Takashi Yoshimatsu • 1999 • Saxophone Concerto · Symphony No.3

Takashi Yoshimatsu is one of the most prolific and popular of contemporary Japanese composers. Born in 1953 in Tokyo, his earliest inspiration to pursue music came as he watched his younger sister practicing the piano at home. He entered Keio University as an engineering student, but turned to music, teaching himself composition and studying with Teizo Matsumara. Yoshimatsu was exposed to a multitude of musical idioms growing up in Japan, and performed with jazz and rock bands in his 20s before turning to serious concert music. As a composer of concert music, Yoshimatsu's preference is for "new lyricism," and an avoidance of the unmusical characteristics (and, especially, the atonalism) of much modern concert music.

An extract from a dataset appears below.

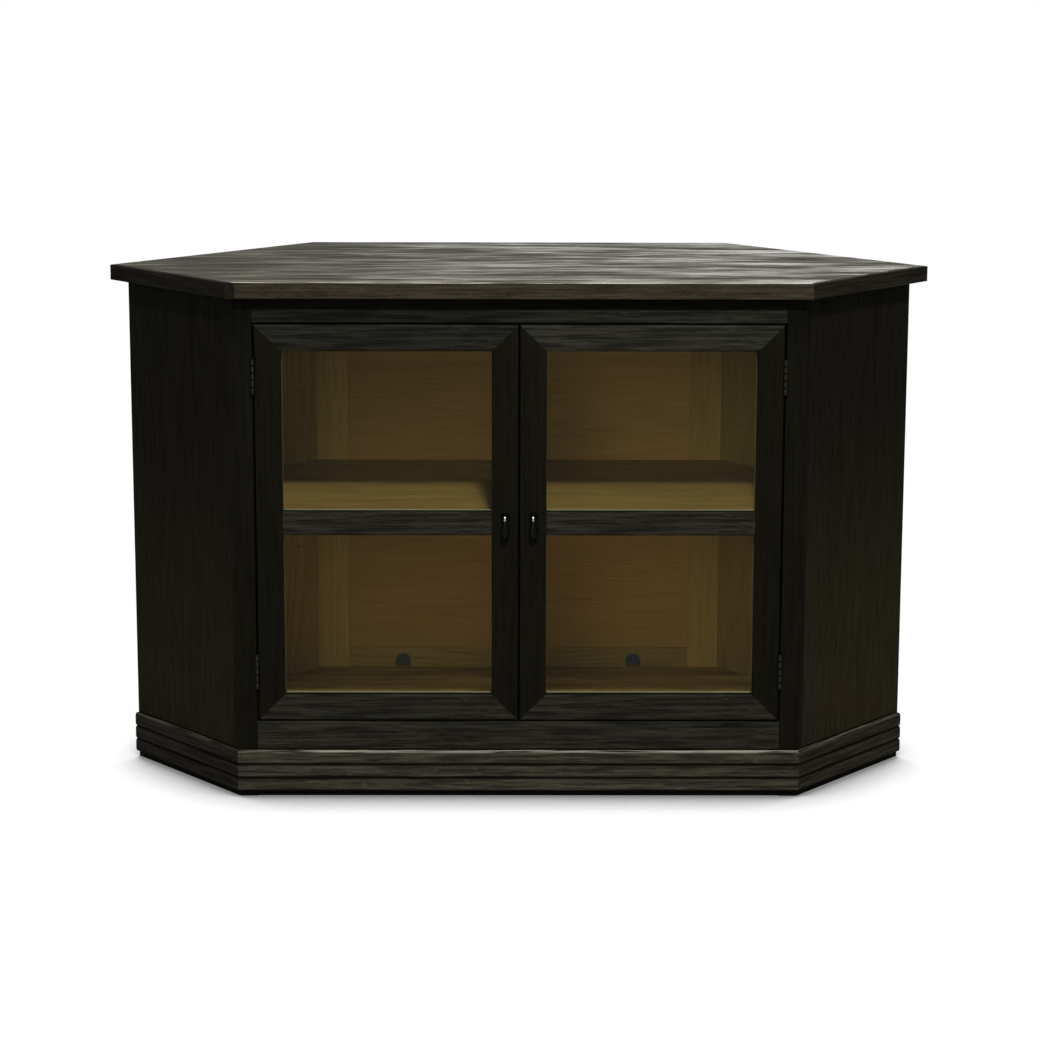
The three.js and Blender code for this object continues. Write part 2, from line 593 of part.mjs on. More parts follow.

His career as a composer began in the late '70s; in 1980, he won the Japan Symphony Foundation Prize for his Dorian for Orchestra. His work has utilized Japanese instruments such as the koto in a chamber music context, but has also embraced such traditional European forms as the symphony and the piano concerto. Yoshimatsu draws from a vast range of musical influences, including rock and jazz; his cultural influences include his native Japan -- his Symphony No. 1 "Kamui-Chikap" takes its name from the Ainu word for "God Bird;" and his Concerto for guitar "Pegasus Effect" takes part of its name from Japanese mythology, though it also owes a musical debt to American jazz and rock. It also extends to elements of European classical music and traditional African music, as displayed in his Symphony No. 2. A significant part of his output, which consisted of more than 60 works by the mid-'90s, is very personal in inspiration, including Ode to Birds and Rainbow, written in memory of his younger sister (who died in 1994), and Threnody to Toki, inspired by Yoshimatsu's feelings of loss on the death of the last toki -- a rare species of bird -- on Japan's main island. The latter is one of his most popular works and utilizes a piano, two groups of strings, and a bass all physically arranged (with the conductor at the head) to represent the shape of a bird. He has received commissions from the Japan Symphony Foundation, and in the 1990s, Chandos Records undertook the recording of Yoshimatsu's work, in conjunction with the BBC Philharmonic under Sachio Fujioka and by the Manchester Camerata.